The hardware is a fork of the Maniacal Labs Super 7 Seg Kit. I really liked their design, but didn't need all 12 digits. I could've just cut off a display, but I also wanted to change the controller, so I modified their design to only fit five two-digit displays. Their controller was set via serial, would would require some other method to set the time anyways, so I completely redesigned that board to use an ESP32. It was perfect because it's powered by +5V USB, connects to WiFi to get the time, has enough pins to drive the display (more on that later), is programmed via Arduino (which actually be a downside after spending so much time messing with the software), has dual cores (one for WiFi, the other for controlling the display), hardware timers for accurate time keeping, and PWM pins to control the brightness of the display. I wrote a separate post about how I used TopoR to autoroute this PCB.
My hardware files are located on my GitHub.
When I received the PCBs, I started writing code and realized I had made an error on the controller board. Although the documentation refers to pins 34 and 35 as “GPIO”, they are input-only. I didn’t have any extra output pins on the board, so I was forced to remove the decimal point pins.
My software was written using the Arduino environment. I thought this would make it more simple, but the lack of debugging really hindered me as I dug deep into the internals of this chip. A simple breakdown of my software is as follows:
- Sets up the pins as PWM outputs to control the display (currently set at full brightness)
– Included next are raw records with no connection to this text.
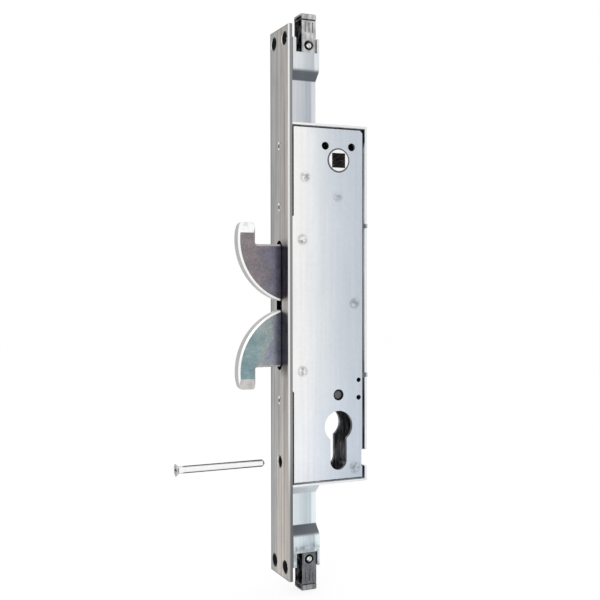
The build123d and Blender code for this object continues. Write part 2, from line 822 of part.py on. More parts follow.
# Cylinder fixing screw, drawn back in front of its hole
with BuildPart() as cylinder_screw:
    with BuildSketch(Plane.XZ):
        with BuildLine():
            head_x = -plate_thickness - screw_withdrawn
            Polyline(
                (head_x, screw_height),
                (head_x, screw_height + screw_head_radius),
                (head_x + screw_head_depth, screw_height + screw_radius),
                (head_x + screw_length - screw_point, screw_height + screw_radius),
                (head_x + screw_length, screw_height + screw_radius / 2),
                (head_x + screw_length, screw_height),
                close=True,
            )
        make_face()
    revolve(axis=Axis((0, 0, screw_height), (1, 0, 0)))
    with BuildSketch(Plane.YZ.offset(head_x)):
        with Locations((0, screw_height)):
            Rectangle(screw_cross_width, screw_cross_length)
            Rectangle(screw_cross_length, screw_cross_width)
    extrude(amount=screw_cross_depth, mode=Mode.SUBTRACT)
cylinder_screw.part.label = "cylinder_screw"
export_step(cylinder_screw.part, "parts/cylinder_screw.step")
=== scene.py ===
import math

import bpy
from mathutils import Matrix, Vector


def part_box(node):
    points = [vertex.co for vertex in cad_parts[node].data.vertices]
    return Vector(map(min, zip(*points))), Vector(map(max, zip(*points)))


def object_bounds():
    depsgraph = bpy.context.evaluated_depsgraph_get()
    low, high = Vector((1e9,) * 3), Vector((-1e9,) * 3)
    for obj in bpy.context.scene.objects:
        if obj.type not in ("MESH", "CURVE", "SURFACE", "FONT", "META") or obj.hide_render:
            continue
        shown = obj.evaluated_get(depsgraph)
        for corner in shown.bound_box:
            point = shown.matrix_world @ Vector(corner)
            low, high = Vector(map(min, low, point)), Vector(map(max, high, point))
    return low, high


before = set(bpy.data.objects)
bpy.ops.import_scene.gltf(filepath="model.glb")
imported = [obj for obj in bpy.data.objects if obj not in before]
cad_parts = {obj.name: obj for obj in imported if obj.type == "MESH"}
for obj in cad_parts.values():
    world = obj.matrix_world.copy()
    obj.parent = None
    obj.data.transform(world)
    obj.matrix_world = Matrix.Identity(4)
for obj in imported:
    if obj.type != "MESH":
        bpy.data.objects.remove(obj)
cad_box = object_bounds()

MM = 0.001


def corners(name):
    """Lowest and highest corner of a node, in metres."""
    low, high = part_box(name)
    return Vector(low), Vector(high)


def middle(name):
    low, high = corners(name)
    return (low + high) / 2


def across_and_up(name):
    centre = middle(name)
    return centre.x, centre.z


# Camera of the photograph
CAMERA_PLACE = Vector((-208.0, -489.8, 13.3)) * MM
CAMERA_TARGET = Vector((10.2, 0.0, 2.0)) * MM
CAMERA_ROLL = math.radians(-0.07)
CAMERA_LENS = 57.0
CAMERA_SENSOR = 36.0
CAMERA_NEAREST = 0.01

# Floor and room
FLOOR_HEIGHT = cad_box[0][2]
FLOOR_GAP = 0.0005
FLOOR_SIZE = 6.0
FLOOR_COLOUR = (0.90, 0.90, 0.90)
FLOOR_ROUGHNESS = 0.9
FLOOR_GLOW = 1.06
FLOOR_GLOW_SHARE = 0.8
ROOM_LIGHT = 0.8
ROOM_SEEN = 1.0
WHITE = (1.0, 1.0, 1.0)

# Tint at a grazing angle of metal that stays dark from every side, and of the nickel plated screw
BLACKENED = (0.06, 0.06, 0.06)
NICKEL_TINT = (0.2, 0.2, 0.2)

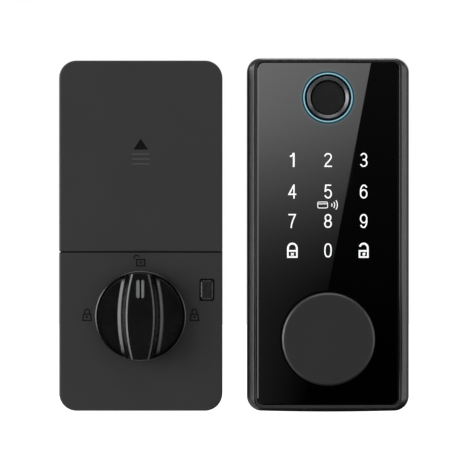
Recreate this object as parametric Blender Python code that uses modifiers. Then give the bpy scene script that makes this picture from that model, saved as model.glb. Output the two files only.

- Creates a background process on another core to connect to WiFi and get the time
- Until the time is received, it displays an animation on the screen
- Here's the important part: it waits until the moment that the second changes to being displaying the time. After the time is initialized, it will continue to be aligned forever.
- After the time is received from an NTP server, it continuously displays the time. It reads the time via the "time.h" header.
- A one-hour hardware timer kicks off a function so that the device reconnects to the internet and re-synchronizes to the current time to prevent any drift.
My software files are located on my GitHub.
This video shows the completely synchronized time in the newest code:
I also designed and 3D-printed a simple mount for this board so I can mount it to my desk.
My CAD files are located on my GitHub.
This description was condensed from my original blog post on the project.
Will Y2.38K be like Y2K? Will old coots get dragged out of retirement to fix COBOL programs all over again? I guess we'll see.